Thread

  1. Re: analyze-in-stages post upgrade questions

    Mircea Cadariu <cadariu.mircea@gmail.com> — 2025-08-06T04:01:18Z

    Hi,
    
    On 30/07/2025 12:49, Fujii Masao wrote:
    > I've started reviewing the patch since it's marked as ready for committer.
    Thanks!
    > Overall, I like the change. But I have one question: should this be treated as
    > a bug fix that we back-patch to supported branches, or is it more of
    > an improvement that should only go into master?
    I reckon it might make sense to back-patch it to previous versions, as 
    users might not upgrade always to the latest version.
    >           Only calculate statistics for use by the optimizer (no vacuum).
    > +        If that option is specified, <command>vacuumdb</command> will also
    > +        process partitioned tables.  Without that option, only the partitions
    > +        will be considered, unless a partitioned table is explicitly specified
    > +        with the <option>--table</option> option.
    >
    > This wording seems a bit out of place in the --analyze-only section,
    > since it also describes the default behavior of vacuumdb without that option.
    > Wouldn't it make more sense to move that explanation in the --table section?
    >
    > For example, we could add something like:
    >
    > ------------------
    > If no tables are specified with the --table option, vacuumdb will
    > clean all regular tables and materialized views in the connected
    > database.

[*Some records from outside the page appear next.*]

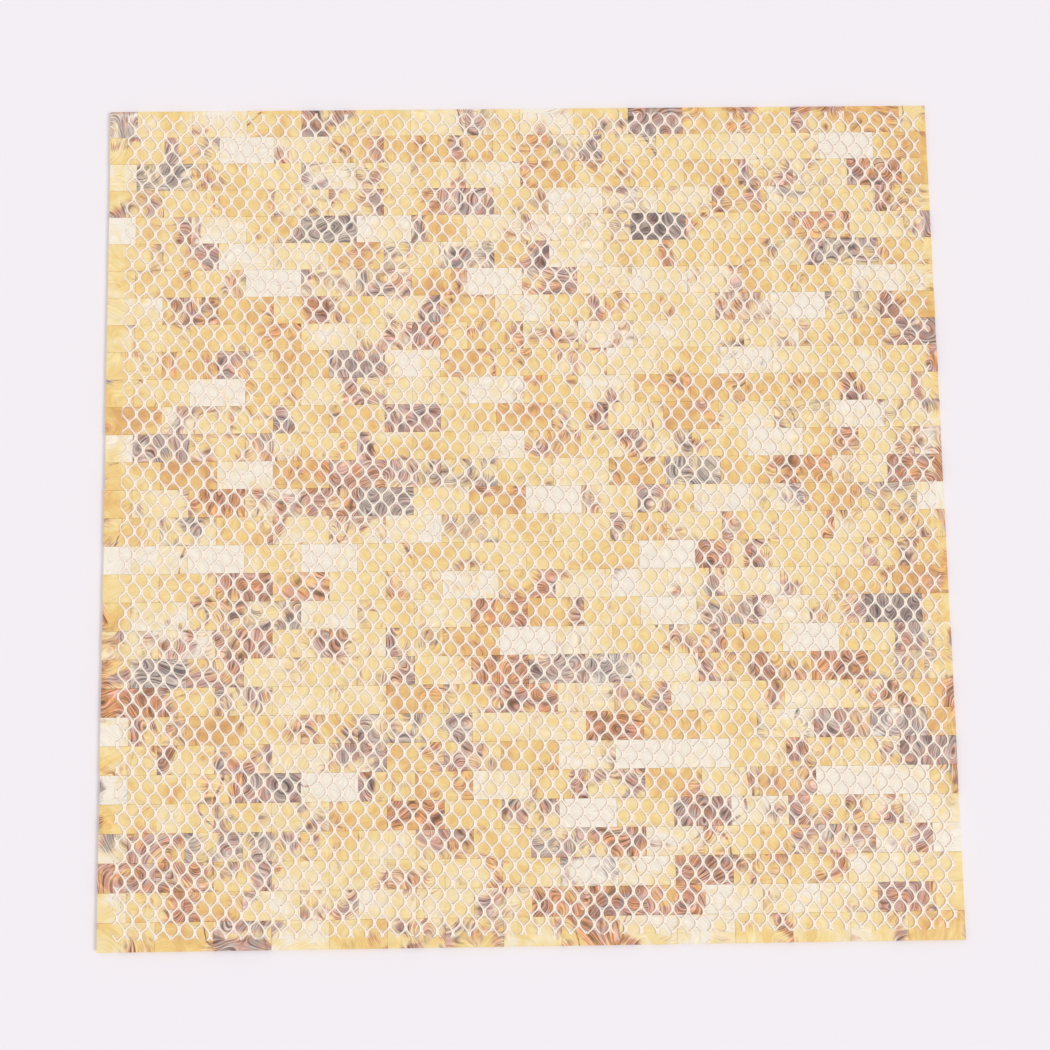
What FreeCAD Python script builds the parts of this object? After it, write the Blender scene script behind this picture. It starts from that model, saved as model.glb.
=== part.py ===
import FreeCAD, Part
import math
import os

Vector = FreeCAD.Vector

# Shell strips, in millimetres
strip_length = 19.9
strip_width = 9.9
shell_thickness = 2.0
joint = 0.1
strips_per_course = 15
course_count = 30

# Fibre net: the grid of its openings
mesh_across = 5.507
mesh_along = 8.466
row_slope_deg = 7.24
column_lean_deg = 0.45
centre_opening_x = 0.46
centre_opening_y = 0.33

# Fibre net: its threads
thread_width = 0.865
bond_width = 1.09
bond_length = 2.3
net_thickness = 0.4

# Fibre net: how far its cut edges lie inside the sheet's edges
net_inset_left = 6.0
net_inset_right = 3.0
net_inset_top = 2.0
net_inset_bottom = 4.0

# The net is divided along its columns of openings, this many openings to a panel
panel_columns = 2

# Sizes that follow
strip_pitch = strip_length + joint
course_pitch = strip_width + joint
half_strip = (strip_length - joint) / 2
sheet_length = strips_per_course * strip_pitch - joint
sheet_width = course_count * course_pitch - joint
row_step = Vector(math.cos(math.radians(row_slope_deg)), -math.sin(math.radians(row_slope_deg)), 0)
column_step = Vector(math.sin(math.radians(column_lean_deg)), math.cos(math.radians(column_lean_deg)), 0)


def course_lengths(course):
    # every other course starts and ends with a half strip, which gives the running bond
    if course % 2 == 0:
        return [half_strip] + [strip_length] * (strips_per_course - 1) + [half_strip]
    return [strip_length] * strips_per_course


def shell_course(course):
    # course 0 lies along the far edge of the sheet
    near_side = sheet_width / 2 - strip_width - course * course_pitch
    left_end = -sheet_length / 2
    strips = []
    for length in course_lengths(course):
        corner = Vector(left_end, near_side, 0)
        strips.append(Part.makeBox(length, strip_width, shell_thickness, corner))
        left_end += length + joint
    return Part.makeCompound(strips)


def net_outline():
    # the rectangle that the net was cut to
    left = -sheet_length / 2 + net_inset_left
    right = sheet_length / 2 - net_inset_right
    bottom = -sheet_width / 2 + net_inset_bottom
    top = sheet_width / 2 - net_inset_top
    return left, right, bottom, top


def opening_shape():
    # six corners, clockwise from the top, measured along the row and the column
    peak = mesh_along / 2 - bond_length / 2
    shoulder = bond_length / 2
    slope = (peak - shoulder) / (mesh_across / 2)
    top = peak - thread_width / 2 * math.hypot(1, slope)
    side = mesh_across / 2 - bond_width / 2
    knee = top - slope * side
    return [(0, top), (side, knee), (side, -knee), (0, -top), (-side, -knee), (-side, knee)]


def grid_point(across, along):
    # a place on the net, counted in openings from the one nearest the sheet's middle
    start = Vector(centre_opening_x, centre_opening_y, shell_thickness)
    return start + row_step * (across * mesh_across) + column_step * (along * mesh_along)


def opening_corners(across, along):
    centre = grid_point(across, along)
    return [centre + row_step * x + column_step * y for x, y in opening_shape()]


def closed_wire(corners):
    return Part.makePolygon(corners + [corners[0]])


def opening_places(first_column, last_column):
    # the openings' rows are staggered: each half column is half a mesh higher or lower
    left, right, bottom, top = net_outline()
    reach = math.ceil((top - bottom + right - left) / 2 / mesh_along)
    for half_column in range(2 * first_column, 2 * last_column + 1):
        stagger = 0.5 * (half_column % 2)
        for row in range(-reach, reach + 1):
            yield half_column / 2, row + stagger


def net_panel(first_column, last_column):
    # the threads between two columns of openings, cut to the net's outline
    left, right, bottom, top = net_outline()
    reach = math.ceil((top - bottom + right - left) / 2 / mesh_along)
    band = [
        grid_point(first_column, -reach),
        grid_point(last_column, -reach),
        grid_point(last_column, reach),
        grid_point(first_column, reach),
    ]
    cut_to = Part.makePlane(right - left, top - bottom, Vector(left, bottom, shell_thickness))
    cloth = Part.Face(closed_wire(band)).common(cut_to).Faces[0]
    inside = []
    across_edge = []
    for place in opening_places(first_column, last_column):
        corners = opening_corners(*place)
        held = [cloth.isInside(corner, 1e-6, False) for corner in corners]
        if all(held):
            inside.append(closed_wire(corners))
        elif grid_point(*place).y > bottom - mesh_along and grid_point(*place).y < top + mesh_along:
            across_edge.append(Part.Face(closed_wire(corners)))
    notched = cloth.cut(Part.makeCompound(across_edge))
    threads = max(notched.Faces, key=lambda face: face.Area)
    open_cloth = Part.Face([threads.OuterWire] + inside)
    return open_cloth.extrude(Vector(0, 0, net_thickness))


def net_columns():
    # column lines where one panel ends and the next starts; the end panels reach past the outline
    left, right, bottom, top = net_outline()
    lean = abs(column_step.x) * (top - bottom) / 2
    pitch = row_step.x * mesh_across
    first = math.ceil((left + lean - centre_opening_x) / pitch) + 1
    last = math.floor((right - lean - centre_opening_x) / pitch)
    inner = list(range(first, last, panel_columns))
    reach = panel_columns + 2
    return [inner[0] - reach] + inner + [inner[-1] + reach]


def save(shape, node):
    shape.exportStep("parts/" + node + ".step")


os.makedirs("parts", exist_ok=True)

for course in range(course_count):
    save(shell_course(course), "shell_course_%02d" % (course + 1))

columns = net_columns()
for panel in range(len(columns) - 1):
    save(net_panel(columns[panel], columns[panel + 1]), "net_panel_%02d" % (panel + 1))
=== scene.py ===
import math
import random

import bmesh
import bpy
from mathutils import Euler, Matrix, Vector, noise


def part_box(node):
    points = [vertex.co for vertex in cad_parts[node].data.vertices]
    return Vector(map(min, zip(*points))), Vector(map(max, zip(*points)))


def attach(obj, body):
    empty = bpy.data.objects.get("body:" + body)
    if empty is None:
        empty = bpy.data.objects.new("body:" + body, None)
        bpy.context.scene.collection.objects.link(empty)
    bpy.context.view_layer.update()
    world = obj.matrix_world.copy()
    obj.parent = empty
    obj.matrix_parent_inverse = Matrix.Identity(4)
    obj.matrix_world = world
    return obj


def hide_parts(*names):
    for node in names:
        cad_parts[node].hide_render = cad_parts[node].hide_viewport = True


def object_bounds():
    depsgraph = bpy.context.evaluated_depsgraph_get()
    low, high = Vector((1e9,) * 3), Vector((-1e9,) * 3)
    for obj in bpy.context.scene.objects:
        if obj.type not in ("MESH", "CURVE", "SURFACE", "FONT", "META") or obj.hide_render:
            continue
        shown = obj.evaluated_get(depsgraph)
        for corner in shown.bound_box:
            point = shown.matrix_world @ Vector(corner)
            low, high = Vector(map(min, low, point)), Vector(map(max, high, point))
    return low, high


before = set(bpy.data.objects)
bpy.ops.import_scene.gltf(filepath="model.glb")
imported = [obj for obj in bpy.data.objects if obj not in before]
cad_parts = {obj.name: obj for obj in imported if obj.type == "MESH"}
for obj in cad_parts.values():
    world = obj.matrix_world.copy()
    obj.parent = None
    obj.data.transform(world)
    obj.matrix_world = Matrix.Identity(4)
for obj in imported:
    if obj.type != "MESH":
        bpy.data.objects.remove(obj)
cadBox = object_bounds()
mm = 0.001
print("frame loaded,", len(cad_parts), "nodes")


def linear(hexColour):
    # sRGB hex to the linear colour that a shader socket takes
    channels = [int(hexColour[i:i + 2], 16) / 255 for i in (1, 3, 5)]
    return [c / 12.92 if c <= 0.04045 else ((c + 0.055) / 1.055) ** 2.4 for c in channels] + [1.0]


def addNode(tree, kind, inputs=None, stops=None, **settings):
    # one node: its settings, the stops of a colour ramp, then each input as a link or a value
    node = tree.nodes.new(kind)
    for name, value in settings.items():
        setattr(node, name, value)
    if stops:
        ramp = node.color_ramp
        while len(ramp.elements) < len(stops):
            ramp.elements.new(1.0)
        for element, (position, colour) in zip(ramp.elements, stops):
            element.position = position
            element.color = linear(colour)
    for socket, value in (inputs or {}).items():
        if isinstance(value, bpy.types.Node):
            value = value.outputs[0]  # a node stands for its first output
        if isinstance(value, bpy.types.NodeSocket):
            tree.links.new(value, node.inputs[socket])
        else:
            node.inputs[socket].default_value = value
    return node


def newMaterial(name):
    material = bpy.data.materials.new(name)
    material.use_nodes = True
    material.node_tree.nodes.clear()
    return material


def pieceFromMesh(bm, name, materials):
    mesh = bpy.data.meshes.new(name)
    bm.to_mesh(mesh)
    bm.free()
    piece = bpy.data.objects.new(name, mesh)
    bpy.context.scene.collection.objects.link(piece)
    for material in materials:
        mesh.materials.append(material)
    return piece


# Camera: nearly straight above the sheet, a little towards its lower left
overhead = {
    "place": (-22.18, -54.43, 497.47),  # mm
    "turn": (6.355, -0.614, -0.732),  # degrees
    "lens": 48.0,  # mm
    "sensor": 36.0,  # mm
    "shift": (0.0424, -0.0121),
    "nearest": 10.0,  # mm
}

cameraData = bpy.data.cameras.new("overheadCamera")
cameraData.lens = overhead["lens"]
cameraData.sensor_width = overhead["sensor"]
cameraData.shift_x, cameraData.shift_y = overhead["shift"]
cameraData.clip_start = overhead["nearest"] * mm
camera = bpy.data.objects.new("overheadCamera", cameraData)
camera.location = Vector(overhead["place"]) * mm
camera.rotation_euler = Euler([math.radians(angle) for angle in overhead["turn"]])
bpy.context.scene.collection.objects.link(camera)
bpy.context.scene.camera = camera
print("camera placed")


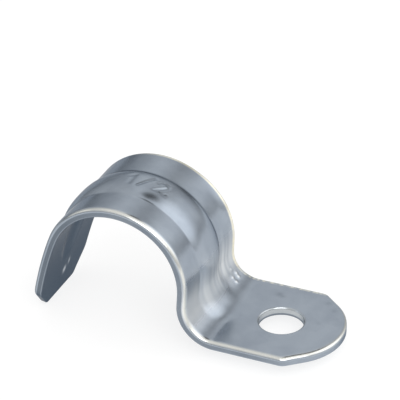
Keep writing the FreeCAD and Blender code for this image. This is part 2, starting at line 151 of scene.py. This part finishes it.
crest = SADDLE_RADIUS + SHEET + BEAD_HEIGHT
run_out_centre = turn(saddle_centre, crest - BEAD_LEG - SHEET, joint)
run_out_stop = math.pi - math.asin((BEAD_LEG_END - run_out_centre[1]) / (BEAD_LEG + SHEET))
foot_end_z = SHEET - BEAD_DIP + BEAD_BEND
foot_end_x = crest + BEAD_BEND + (foot_end_z - SADDLE_HEIGHT) * math.sin(GRIP)
foot_end = (foot_end_x / math.cos(GRIP), foot_end_z)
crest_line = np.hstack([
    turn(run_out_centre, BEAD_LEG + SHEET, np.linspace(run_out_stop, joint, 60, endpoint=False)),
    turn(saddle_centre, crest, np.linspace(joint, -GRIP, 60)),
    turn(foot_end, BEAD_BEND, np.linspace(math.pi - GRIP, 1.5 * math.pi, 60)),
])
crest_s, crest_level = unfold(*crest_line)


def creases(s):
    """Where the bead's far and near creases lie across the strip."""
    return np.interp(s, [ends[0], ends[1]], [FAR_CREASE_LEG, CREASE]), -CREASE


def bead(s, v):
    """Height of the bead above the strip: the height of its crest there, less a drop that grows
    as a power of the distance from the bead's middle, and never below nothing.  That limit is
    softened a little at the creases, and more where the bead runs out into the foot.  Past its
    crest's end the bead sinks as a parabola."""
    top = np.interp(s, crest_s, crest_level - SHEET, left=-1.0)
    top = top - BEAD_SINK * np.clip(s - crest_s[-1], 0, None) ** 2
    far, near = creases(s)
    across = np.abs(v - (far + near) / 2) * 2 / (far - near)
    drop = BEAD_HEIGHT * across ** BEAD_FULLNESS
    ease = np.interp(s, SOFTNESS_PLACES, CREASE_SOFTNESS)
    return ease * np.logaddexp(0.0, (top - drop) / ease)


# ------------------------------------------------------------------ stamped size and tool marks
# The size is struck into the crown of the bead with a blunt punch.  A worn spot of the forming
# tool leaves five small pimples in the far side of the foot bend.
STROKE = 0.26  # half the width of a stroke
STRUCK = 0.11  # depth of the figures
figures = [
    [(25.35, 0.75), (25.85, 1.3), (25.85, -1.15)],
    [(27.0, -1.25), (28.45, 1.45)],
    [(29.3, 0.7), (29.45, 1.12), (29.95, 1.32), (30.45, 1.12), (30.6, 0.65), (30.3, 0.1),
     (29.3, -1.1), (30.75, -1.1)],
]
PIMPLES = np.array([(47.5, 6.4), (48.7, 7.0), (48.7, 5.7), (49.35, 6.8), (49.6, 5.6)])
PIMPLE_HEIGHT = 0.09
PIMPLE_RADIUS = 0.26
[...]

If --analyze-only or --analyze-in-stages is also specified,
    > it will analyze all regular tables, partitioned tables, and
    > materialized views (but not foreign tables).
    > ------------------
    Yes, agreed.
    > + /*
    > + * VACUUMing partitioned tables would be unreasonably expensive, since
    > + * that entails processing the partitions twice (once as part of the
    > + * partitioned table, once as tables in their own right) for no
    > + * benefit. But if we only ANALYZE, collecting statistics for
    > + * partitioned tables is worth the effort.
    > + */
    >
    > This is probably true. But isn't the main reason more about aligning with
    > the behavior of the underlying VACUUM and ANALYZE commands? As the vacuumdb
    > docs says, "There is no effective difference between vacuuming and analyzing
    > databases via this utility and via other methods for accessing the server.",
    > so its default target objects should match: VACUUM skips partitioned tables
    > by default, while ANALYZE includes them. If that's the case, maybe the comment
    > should reflect that instead.
    I see what you mean. From that perspective, I wonder if we even need a 
    comment there at all.
    > + qr/statement:\s+ANALYZE\s+public\.parent_table/s,
    > + '--analyze_only updates statistics for partitioned tables');
    >
    > A plain space might be sufficient instead of \s+.
    > Also, I don't think the backslash before ".parent_table" is necessary.
    
    Good catch! Indeed let's simplify that to contain strictly only what's 
    necessary.
    
    Kind regards,
    
    Mircea Cadariu